Enron's executives were not only responsible for the largest bankruptcy in United States history. They also unintentionally spurred the release of the largest collection of e-mail messages in history.

The Federal Energy Regulatory Commission released some 1.5 million Enron e-mail messages that it obtained during a post-collapse investigation, leading curiosity seekers to chuckle over the highlights.

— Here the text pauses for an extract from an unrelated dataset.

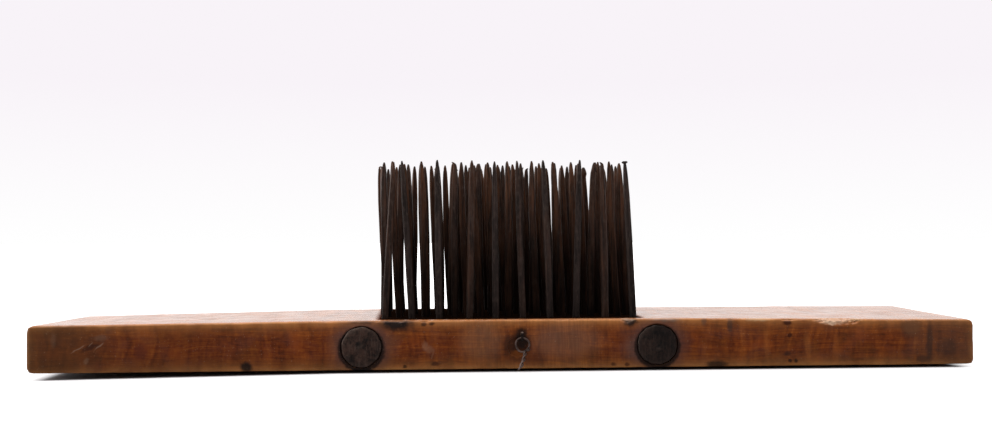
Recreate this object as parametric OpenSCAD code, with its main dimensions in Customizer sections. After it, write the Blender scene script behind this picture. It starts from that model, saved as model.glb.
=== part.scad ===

The messages reinforced, for instance, Enron's close ties with the Republican Party. One from Steve Kean, an Enron executive vice president, to Enron Chairman Kenneth Lay said: "As I mentioned at the executive committee meeting, we have a number of people who either have expressed interest in serving on the transition team or who I would like to approach to serve on the transition team for Bush. We believe that a call from you to Cheney may be required." (For the record, the White House appears not to have done anything to bail out Enron during its downfall.)

Of more relevance to this photo gallery, though, is that the voluminous correspondence became known as the "Enron Email Dataset" and has been a boon to researchers interested in how e-mail is used in a real-world setting. A culled dataset is available from Carnegie Mellon University's computer science department. The University of California at Berkeley has its own Enron Email Analysis Project. There's even an attractive graphic.

Lay was found guilty of conspiracy and fraud and was scheduled to be sentenced on Oct. 23. However, he died in July.